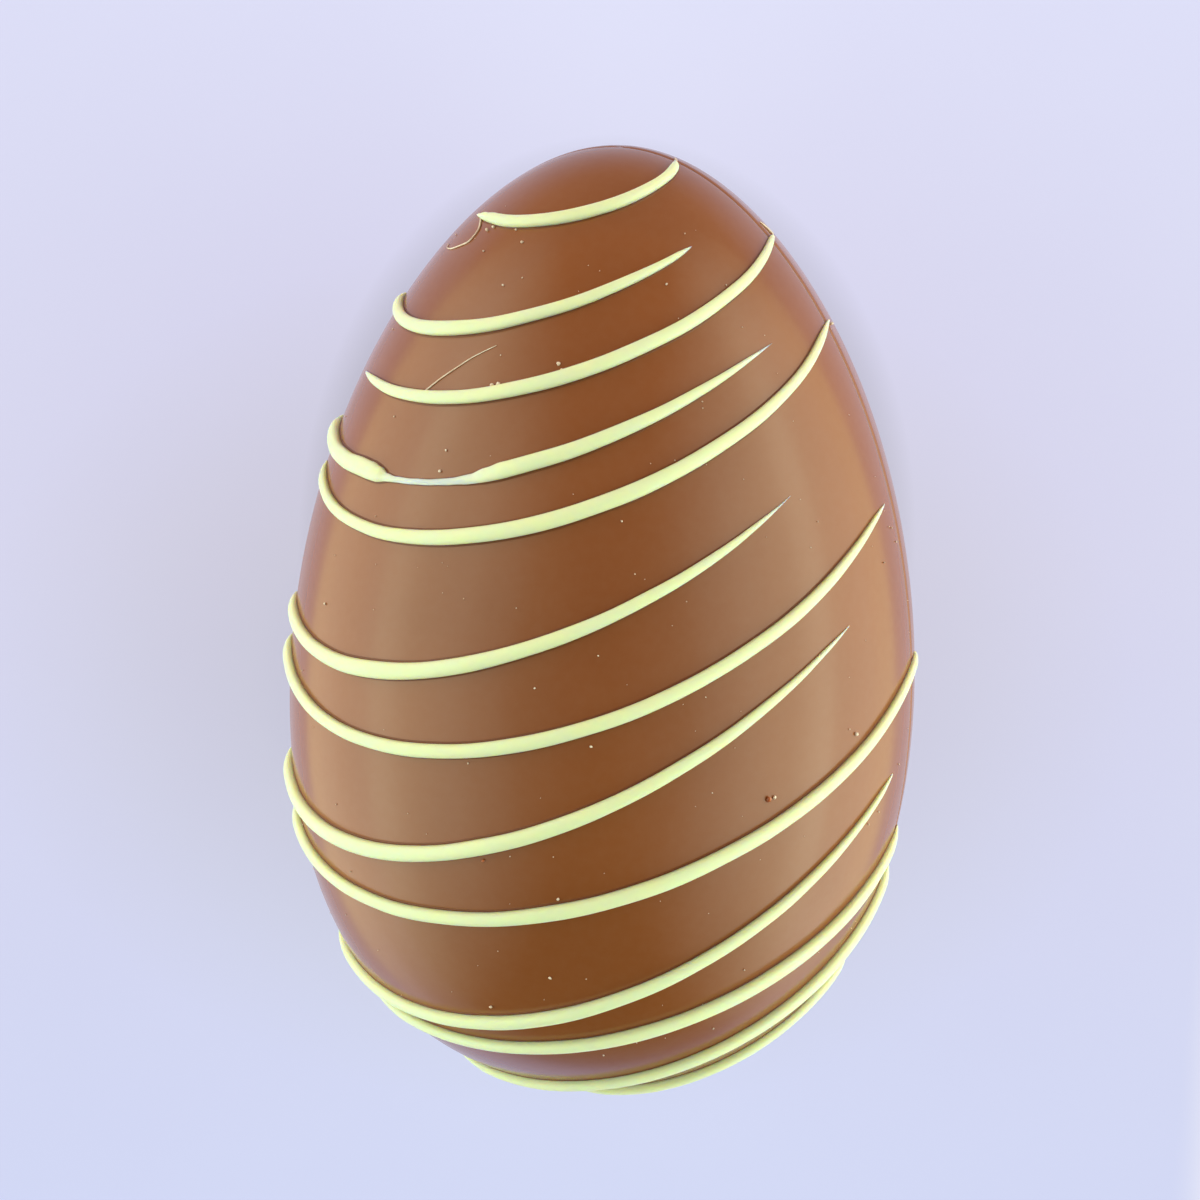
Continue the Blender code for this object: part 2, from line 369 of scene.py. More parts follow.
STRAND_KNOTS = {
    1: (
        Knot(-81, 0.50, 0.50, -0.30, 0.9),
        Knot(-74, 0.62, 0.70, -0.28, 0.3),
        Knot(-67, 0.84, 0.88, -0.14, 0.0),
        Knot(-60, 0.98, 0.98, 0.00, 0.0),
        Knot(-54, 1.00, 1.00, 0.00, 0.0),
    ),
    4: (
        Knot(-92, 1.00, 1.00, 0.10, 0.0),
        Knot(-78, 1.06, 1.00, 0.50, 0.0),
        Knot(-68, 1.16, 1.04, 0.90, 0.0),
        Knot(-60, 1.22, 1.04, 1.08, 0.0),
        Knot(-56, 1.20, 1.02, 0.95, 0.0),
        Knot(-53.2, 1.04, 0.85, 0.68, 0.1),
        Knot(-50.8, 0.56, 0.42, 0.42, 0.5),
        Knot(-48, 0.38, 0.22, 0.26, 1.0),
        Knot(-43, 0.36, 0.18, 0.06, 1.0),
        Knot(-38, 0.36, 0.16, -0.16, 1.0),
        Knot(-33, 0.42, 0.18, -0.32, 1.0),
        Knot(-29, 0.58, 0.28, -0.35, 0.8),
        Knot(-25.5, 0.82, 0.60, -0.15, 0.4),
        Knot(-22, 0.98, 0.90, -0.02, 0.1),
        Knot(-17, 1.00, 1.00, 0.00, 0.0),
    ),
    13: (
        Knot(-21, 0.72, 0.80, 0.42, 0.0),
        Knot(4, 0.90, 0.95, 0.18, 0.0),
        Knot(24, 1.00, 1.00, 0.00, 0.0),
    ),
}
EVEN = Knot(0, 1.0, 1.0, 0.0, 0.0)


def knot_at(knots, angle):
    """The knot values at an angle, eased from one knot to the next."""
    degrees = math.degrees(angle)
    if not knots or not knots[0].angle < degrees < knots[-1].angle:
        return EVEN
    after = next(i for i, knot in enumerate(knots) if knot.angle >= degrees)
    left, right = knots[after - 1], knots[after]
    share = (degrees - left.angle) / (right.angle - left.angle)
    eased = share * share * (3 - 2 * share)
    return Knot(*[a + (b - a) * eased for a, b in zip(left, right)])


# %% Tips, and the small unevenness of a hand
TIP_WIDTH = 0.07                          # of the full width
TIP_ROUNDNESS = 0.8
THIN_BELOW = 1.0 * MM                     # a narrower bead turns pale and thin
WIDTH_WAVER = 0.045
LINE_WAVER = 0.10 * MM
WAVER_LENGTH = 9.0 * MM
STRAND_STRIDE = 7.3                       # steps through the noise that keep two strands, and
LINE_STRIDE = 3.1                         # a strand's line and width, from wavering alike


def tip_share(distance, length):
    """A strand's width near an end, from a fine tip at 0 to the full width at `length`."""
    share = min(distance / length, 1.0)
    return TIP_WIDTH + (1 - TIP_WIDTH) * math.sin(share * math.pi / 2) ** TIP_ROUNDNESS


def width_at(widths, share):
    """The width at this share of the way, on a smooth curve through the even widths."""
    place = share * (len(widths) - 1)
    i = min(int(place), len(widths) - 2)
    t = place - i
    before, after = widths[max(i - 1, 0)], widths[min(i + 2, len(widths) - 1)]
    left, right = widths[i], widths[i + 1]
    bend = 2 * before - 5 * left + 4 * right - after
    twist = 3 * left - before - 3 * right + after
    return left + 0.5 * ((right - before) * t + bend * t * t + twist * t ** 3)


def end_drag(strand, angle):
    """How far the pull at the two ends drags the line along the egg, in millimetres."""
    degrees = math.degrees(angle)
    to_start = max(0.0, 1 - (degrees - strand.start) / DRAG_REACH)
    to_end = max(0.0, 1 - (strand.end - degrees) / DRAG_REACH)
    return strand.drags[0] * to_start ** 3 + strand.drags[1] * to_end ** 3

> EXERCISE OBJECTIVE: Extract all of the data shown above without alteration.

> WRITTEN ANSWER:
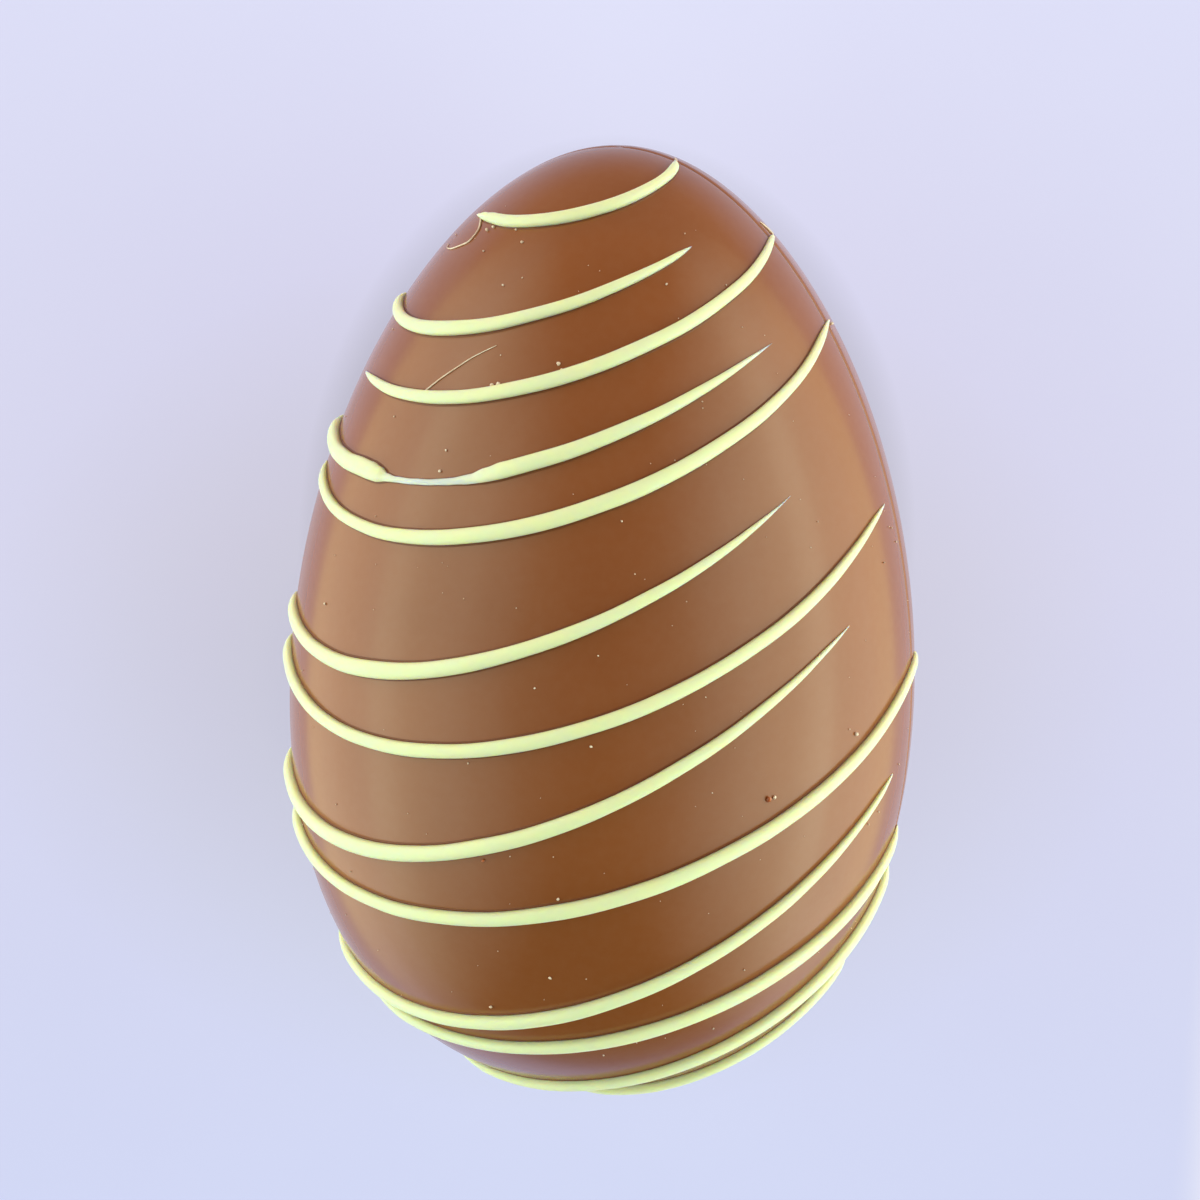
Continue the Blender code for this object: part 2, from line 369 of scene.py. More parts follow.
STRAND_KNOTS = {
    1: (
        Knot(-81, 0.50, 0.50, -0.30, 0.9),
        Knot(-74, 0.62, 0.70, -0.28, 0.3),
        Knot(-67, 0.84, 0.88, -0.14, 0.0),
        Knot(-60, 0.98, 0.98, 0.00, 0.0),
        Knot(-54, 1.00, 1.00, 0.00, 0.0),
    ),
    4: (
        Knot(-92, 1.00, 1.00, 0.10, 0.0),
        Knot(-78, 1.06, 1.00, 0.50, 0.0),
        Knot(-68, 1.16, 1.04, 0.90, 0.0),
        Knot(-60, 1.22, 1.04, 1.08, 0.0),
        Knot(-56, 1.20, 1.02, 0.95, 0.0),
        Knot(-53.2, 1.04, 0.85, 0.68, 0.1),
        Knot(-50.8, 0.56, 0.42, 0.42, 0.5),
        Knot(-48, 0.38, 0.22, 0.26, 1.0),
        Knot(-43, 0.36, 0.18, 0.06, 1.0),
        Knot(-38, 0.36, 0.16, -0.16, 1.0),
        Knot(-33, 0.42, 0.18, -0.32, 1.0),
        Knot(-29, 0.58, 0.28, -0.35, 0.8),
        Knot(-25.5, 0.82, 0.60, -0.15, 0.4),
        Knot(-22, 0.98, 0.90, -0.02, 0.1),
        Knot(-17, 1.00, 1.00, 0.00, 0.0),
    ),
    13: (
        Knot(-21, 0.72, 0.80, 0.42, 0.0),
        Knot(4, 0.90, 0.95, 0.18, 0.0),
        Knot(24, 1.00, 1.00, 0.00, 0.0),
    ),
}
EVEN = Knot(0, 1.0, 1.0, 0.0, 0.0)


def knot_at(knots, angle):
    """The knot values at an angle, eased from one knot to the next."""
    degrees = math.degrees(angle)
    if not knots or not knots[0].angle < degrees < knots[-1].angle:
        return EVEN
    after = next(i for i, knot in enumerate(knots) if knot.angle >= degrees)
    left, right = knots[after - 1], knots[after]
    share = (degrees - left.angle) / (right.angle - left.angle)
    eased = share * share * (3 - 2 * share)
    return Knot(*[a + (b - a) * eased for a, b in zip(left, right)])


# %% Tips, and the small unevenness of a hand
TIP_WIDTH = 0.07                          # of the full width
TIP_ROUNDNESS = 0.8
THIN_BELOW = 1.0 * MM                     # a narrower bead turns pale and thin
WIDTH_WAVER = 0.045
LINE_WAVER = 0.10 * MM
WAVER_LENGTH = 9.0 * MM
STRAND_STRIDE = 7.3                       # steps through the noise that keep two strands, and
LINE_STRIDE = 3.1                         # a strand's line and width, from wavering alike


def tip_share(distance, length):
    """A strand's width near an end, from a fine tip at 0 to the full width at `length`."""
    share = min(distance / length, 1.0)
    return TIP_WIDTH + (1 - TIP_WIDTH) * math.sin(share * math.pi / 2) ** TIP_ROUNDNESS


def width_at(widths, share):
    """The width at this share of the way, on a smooth curve through the even widths."""
    place = share * (len(widths) - 1)
    i = min(int(place), len(widths) - 2)
    t = place - i
    before, after = widths[max(i - 1, 0)], widths[min(i + 2, len(widths) - 1)]
    left, right = widths[i], widths[i + 1]
    bend = 2 * before - 5 * left + 4 * right - after
    twist = 3 * left - before - 3 * right + after
    return left + 0.5 * ((right - before) * t + bend * t * t + twist * t ** 3)


def end_drag(strand, angle):
    """How far the pull at the two ends drags the line along the egg, in millimetres."""
    degrees = math.degrees(angle)
    to_start = max(0.0, 1 - (degrees - strand.start) / DRAG_REACH)
    to_end = max(0.0, 1 - (strand.end - degrees) / DRAG_REACH)
    return strand.drags[0] * to_start ** 3 + strand.drags[1] * to_end ** 3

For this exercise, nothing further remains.